39Le MSA-Sawaba, en refusant d’associer le RDA dans la mise en place des institutions découlant de la loi-cadre, s’est attiré la foudre de ce parti. Pourtant des démarches avaient été initiées, pour que Djibo Bakary prenne «… contact officiellement avec la minorité RDA afin d’envisager éventuellement la formation d’un gouvernement d’union », aussi bien par des amis politiques d’autres territoires d’AOF que par le haut commissaire et le gouverneur du Niger. Cela aurait sans doute permis d’associer cette opposition (aurait-elle d’ailleurs existé ?) à la gestion de cette période périlleuse d’initiation ; elle se serait sentie suffisamment responsabilisée pour contribuer à éviter les embûches, les blocages et autres mises en échec. Cela aurait également forcé les instables du MSA à se tenir tranquilles en découvrant, d’une part, que tout le monde y est « embarqué » et, d’autre part, que toute tentative de créer une nouvelle force politique ne pourrait bénéficier de l’aval de l’administration, qui ne cherchait, à l’époque, que l’unité politique.

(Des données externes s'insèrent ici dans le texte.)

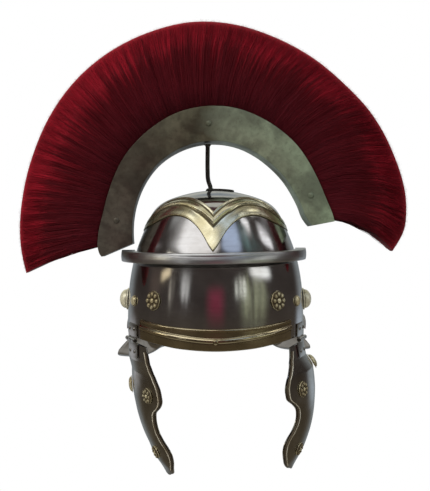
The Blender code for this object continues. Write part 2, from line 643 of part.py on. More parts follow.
def make_hinge(side, steel, iron):
    """Upper leaf on the bowl, lower leaf on the guard, and the pin through their knuckles."""
    sign = -1 if side == "left" else 1
    centre, along, out = hinge_frame(sign)
    up = np.array([0, 0, 1.0])
    move = swing_of(side)
    third = HINGE_WIDTH / 3
    upper_knuckles = [(-HINGE_WIDTH / 2, -HINGE_WIDTH / 2 + third - GAP - 0.1),
                      (HINGE_WIDTH / 2 - third + GAP + 0.1, HINGE_WIDTH / 2)]
    lower_knuckles = [(-HINGE_WIDTH / 2 + third, HINGE_WIDTH / 2 - third)]

    def knuckle(name, low, high, turned):
        pair = []
        for radius in (KNUCKLE, KNUCKLE_BORE):
            pair.append(np.array([ring_at(centre + along * a, out, up, radius, 10) for a in (low, high)]))
        rings = np.array([pair[0][0], pair[0][1], pair[1][1], pair[1][0], pair[0][0]])
        points, faces = loft(rings)
        points = points[:-10]
        count = len(points)
        faces = [tuple(v % count for v in face) for face in faces[2:]]
        return build(name, move(points) if turned else points, faces, steel, centre)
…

40Dans la composition de son cabinet, il n’était sans doute pas impossible pour Djibo Bakary, sans tourner le dos à ses amis aofiens et métropolitains, de privilégier l’élément « nationaliste » (à défaut de « national ») plutôt que l’étroite affinité idéologique. Ses amis auraient pu ainsi s’occuper efficacement de l’organisation du parti, de la centrale syndicale et du mouvement de jeunesse, ce qui aurait permis de mieux quadriller le pays et de maintenir les militants en éveil, pour faire face à une opposition peu heureuse d’être sur la touche.

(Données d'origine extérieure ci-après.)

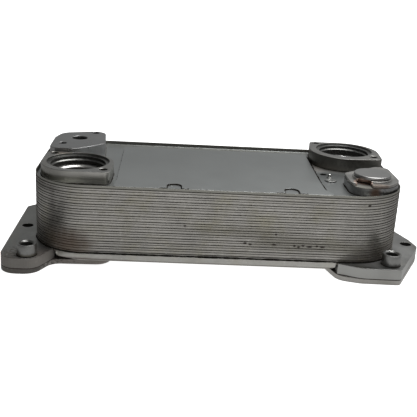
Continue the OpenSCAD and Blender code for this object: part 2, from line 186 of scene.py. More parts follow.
class Nodes:
    """Short names for making shader nodes in one material."""

    def __init__(self, name):
        self.material = bpy.data.materials.new(name)
        self.material.use_nodes = True
        self.tree = self.material.node_tree
        self.tree.nodes.clear()
        self.out = self.new("ShaderNodeOutputMaterial")
        self.where = self.new("ShaderNodeTexCoord").outputs["Object"]

    def new(self, kind):
        return self.tree.nodes.new(kind)

    def put(self, socket, value):
        """Links a value that is a socket, and sets any other."""
        if isinstance(value, bpy.types.NodeSocket):
            self.tree.links.new(value, socket)
        else:
            socket.default_value = value

    def math(self, kind, a, b=0.0, c=0.0, clamp=False):
        n = self.new("ShaderNodeMath")
        n.operation = kind
        n.use_clamp = clamp
        for i, v in enumerate((a, b, c)):
            self.put(n.inputs[i], v)
        return n.outputs[0]

    def length(self, vector):
        n = self.new("ShaderNodeVectorMath")
        n.operation = "LENGTH"
        self.put(n.inputs[0], vector)
        return n.outputs["Value"]

    def scaled(self, vector, factor):
        n = self.new("ShaderNodeVectorMath")
        n.operation = "SCALE"
        self.put(n.inputs[0], vector)
        self.put(n.inputs["Scale"], factor)
        return n.outputs[0]

    def axis(self, which):
        """The place on the object along X, Y or Z."""
        n = self.new("ShaderNodeSeparateXYZ")
        self.put(n.inputs[0], self.where)
        return n.outputs[which]

    def mix(self, fac, a, b):
        n = self.new("ShaderNodeMix")
        n.data_type = "RGBA"
        self.put(n.inputs[0], fac)
        self.put(n.inputs[6], a)
        self.put(n.inputs[7], b)
        return n.outputs[2]

    def mapped(self, scale=(1, 1, 1), offset=(0, 0, 0)):
        n = self.new("ShaderNodeMapping")
        self.put(n.inputs["Vector"], self.where)
        n.inputs["Location"].default_value = offset
        n.inputs["Scale"].default_value = scale
        return n.outputs[0]

    def noise(self, scale, detail=3.0, rough=0.55, stretch=(1, 1, 1), offset=(0, 0, 0)):
        n = self.new("ShaderNodeTexNoise")
        self.put(n.inputs["Vector"], self.mapped(stretch, offset))
        n.inputs["Scale"].default_value = scale
        n.inputs["Detail"].default_value = detail
        n.inputs["Roughness"].default_value = rough
        return n.outputs["Fac"]

    def ramp(self, value, low, high, to_low=0.0, to_high=1.0):
        n = self.new("ShaderNodeMapRange")
        n.interpolation_type = "SMOOTHSTEP"
        self.put(n.inputs["Value"], value)
        n.inputs["From Min"].default_value = low
        n.inputs["From Max"].default_value = high
        n.inputs["To Min"].default_value = to_low
        n.inputs["To Max"].default_value = to_high
        return n.outputs["Result"]

    def spot(self, centre, size, edge=0.5, breakup=0.6, grain=120):
        """1 inside an ellipsoid and 0 outside, with a ragged edge."""
        scale = [1 / s for s in size]
        offset = [-c / s for c, s in zip(centre, size)]
        ragged = self.math("MULTIPLY_ADD", self.noise(grain, 4.0, 0.65), breakup, -breakup / 2)
        away = self.math("ADD", self.length(self.mapped(scale, offset)), ragged)
        return self.ramp(away, 1 - edge, 1 + edge, 1.0, 0.0)

    def drum(self, centre, radius, low, high):
        """1 inside an upright cylinder and 0 outside."""
        out = self.length(self.mapped((1, 1, 0), (-centre[0], -centre[1], 0)))
        inside = self.ramp(out, radius - 0.1 * MM, radius + 0.1 * MM, 1.0, 0.0)
        away = self.math("ABSOLUTE", self.math("SUBTRACT", self.axis("Z"), (low + high) / 2))
        half = (high - low) / 2
        return self.math("MULTIPLY", inside, self.ramp(away, half - 0.15 * MM, half + 0.15 * MM, 1.0, 0.0))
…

41L’autonomie interne avec un gouvernement noir devait logiquement permettre aux populations de sentir, dans leur vie quotidienne, le changement, le « bien-être » tant espéré et chanté à l’occasion des nombreuses campagnes électorales. Or, si visiblement elles ont un président fils du pays, elles n’ont pas été suffisamment sensibilisées pour comprendre que la marge de manœuvre de celui-ci est trop étroite pour engager un processus de changement radical et immédiat, et que ses moyens d’action, face à la « faiblesse des moyens budgétaires et l’insuffisance du concours apporté par le FIDES [38] », sont très limités. Les populations, impatientes, sont ainsi déçues de voir que le progressisme des leaders au pouvoir n’a rien changé à leur sort : le sawki promis et espéré n’est donc qu’une chimère !

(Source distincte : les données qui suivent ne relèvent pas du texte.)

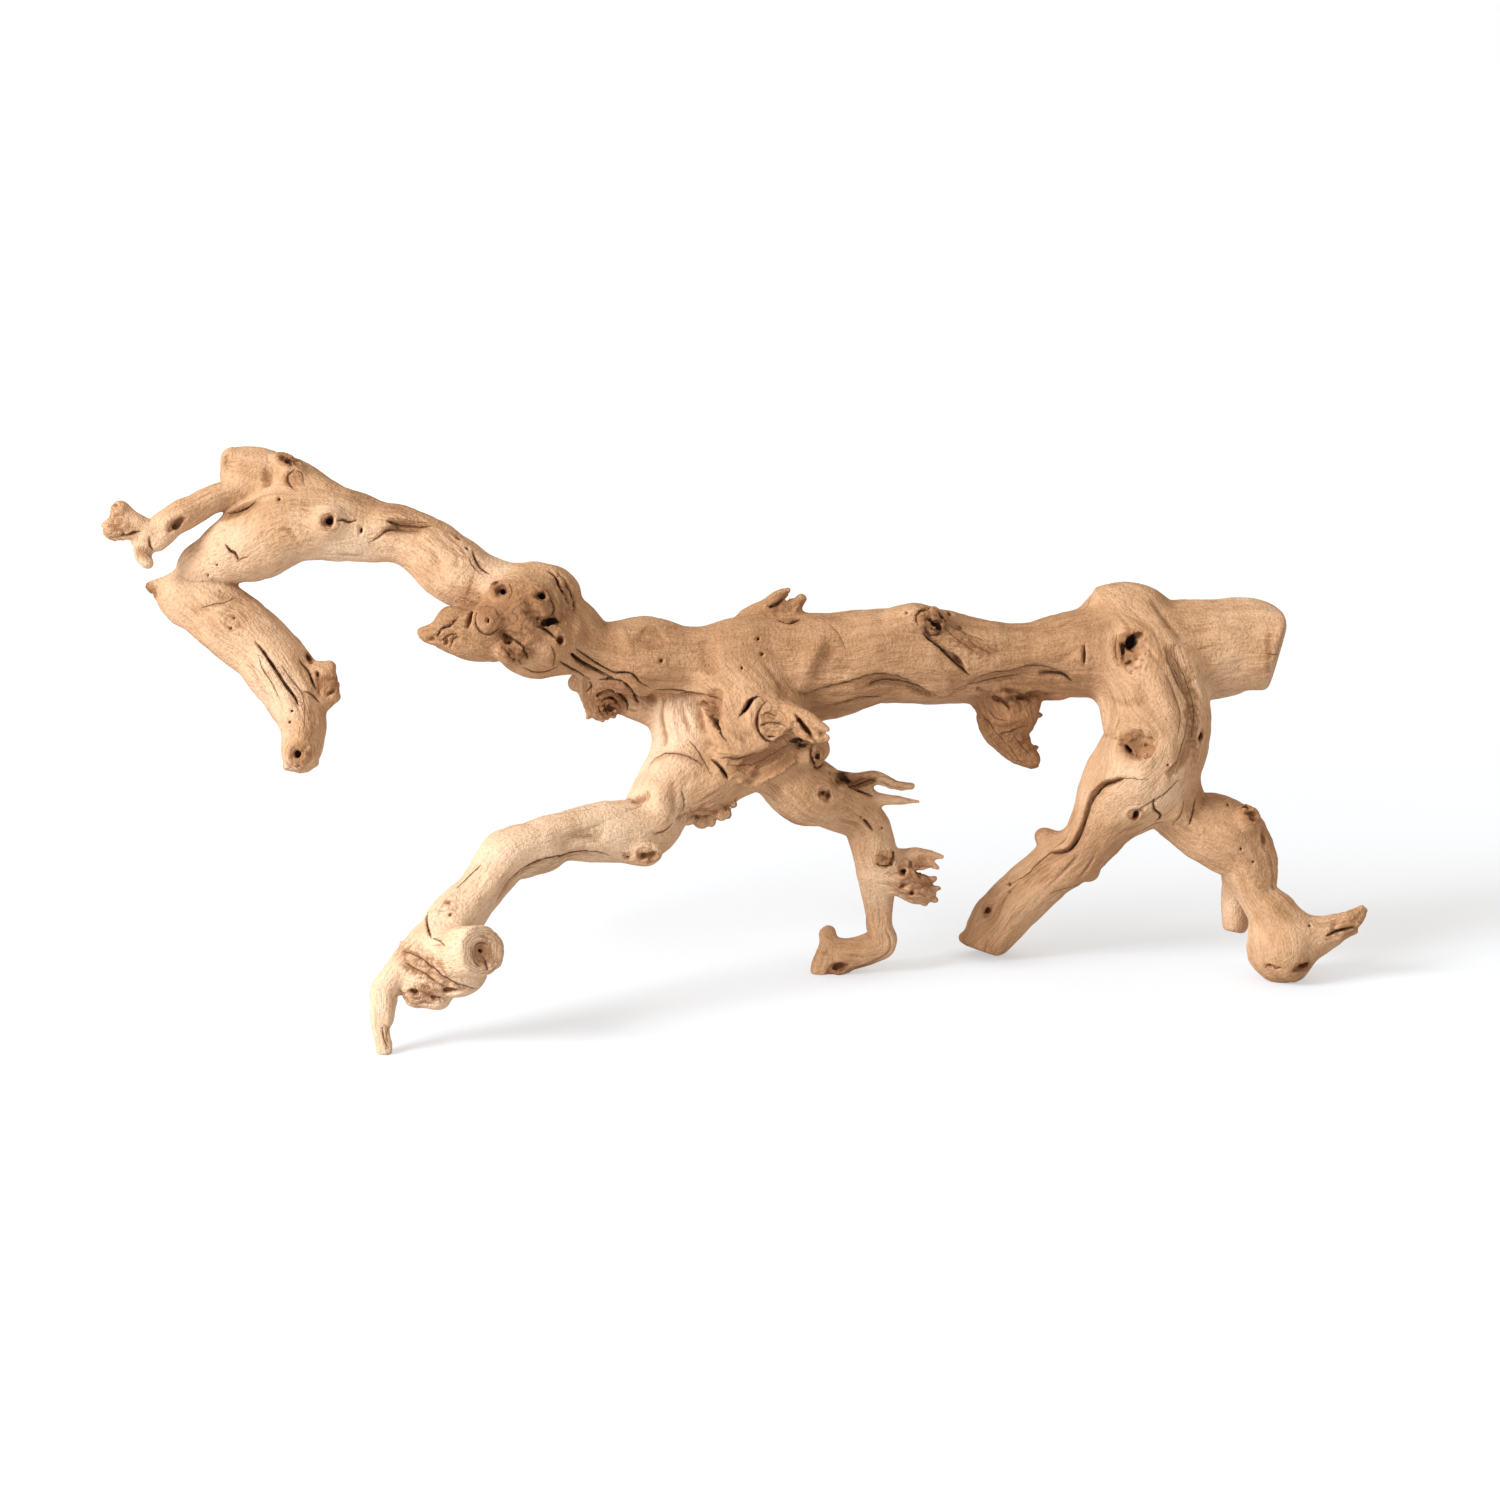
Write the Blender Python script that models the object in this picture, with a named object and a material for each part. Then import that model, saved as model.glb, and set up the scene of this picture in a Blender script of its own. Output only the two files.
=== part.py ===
"""Grapevine wood: a sandblasted, branching length of old vine that stands on four feet.

The wood is drawn as limbs. A limb is a list of stations, and a station is the centre and the
radius of the limb there, in millimetres, as seen in the main view: across to the right, up, and
near towards the viewer, from a point in the middle of the view. Each limb becomes a lofted tube.
Lumps and splinters are added, everything is grown together, the feet and the sawn ends are cut
flat, the pits are cut, and the wood is split at its main forks into one object for each bough.
"""

import math

import bmesh
import bpy
from mathutils import Matrix, Vector

MM = 0.001

# The main view: how far it looks down, how far off the viewer is, and how high its middle lies.
VIEW_PITCH = math.radians(12)
VIEW_DISTANCE = 2125.0
VIEW_HEIGHT = 136.2
# The middle of the wood's footprint, across and towards the back, from the middle of the view.
FOOTPRINT_MIDDLE = (-2.7, -73.0)

TRUNK_RADIUS = 28
TUBE_SIDES = 16
RINGS_PER_STATION = 4
CAP_RINGS = 3
# How far past the last cap ring the tip of a round cap would be, as a share of a ring.
CAP_END = 0.35
# Old vine is never round: how much its section bulges in two and in three lobes.
TWO_LOBES = 0.05
THREE_LOBES = 0.035
LOBE_TWIST = 0.9
LUMP_SUBDIVISIONS = 3

GROW_VOXEL = 2.3 * MM
SMOOTH_FACTOR = 0.5
SMOOTH_ROUNDS = 3
TRIANGLES = 7600
FORK_GAP = 0.3 * MM
FLOOR_BOX = (1.2, 0.8, 0.1)
SAW_BLOCK = 72 * MM
CUTTER_SIDES = 10
PIT_TAPER = 0.45
PIT_MOUTH = 6
PIT_START = 250
PLATE_SIDES = 24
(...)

42Mais, au lieu de chercher à régler les problèmes si nombreux qui se posent à lui et à son équipe au Niger même, Djibo Bakary s’est intéressé beaucoup plus à des questions d’ordre extraterritorial. À l’échelle de l’Afrique noire française, le MSA, dont Djibo Bakary est secrétaire général adjoint depuis le congrès panafricain de ce mouvement en janvier 1957 à Conakry, et la Convention africaine avaient déjà fusionné au cours d’un congrès à Cotonou pour constituer le Parti du regroupement africain, PRA : Djibo Bakary en est élu secrétaire général [39]. Au Niger, leurs sections respectives, le MSA et le FDN, fusionnent à leur tour pour constituer une section locale de la nouvelle formation dont le même Djibo Bakary assume la charge de secrétaire général [40]. Pour les populations, MSA ou PRA s’identifient tous à la même personnalité et au même idéal qui, apparemment, n’ont guère changé : comme le MSA en son temps et l’UDN avant lui, le nouveau PRA sera aussi appelé Sawaba, tant est grande la soif de soulagement, de mieux-être. Panafricaniste, Djibo s’engage ainsi à consacrer plus de temps et d’énergie à discuter de la constitution d’un exécutif fédéral, de la nécessité d’un « regroupement de tous ceux qui ont à cœur l’affirmation de notre personnalité africaine [41] », qu’à chercher à consolider l’unité nigérienne.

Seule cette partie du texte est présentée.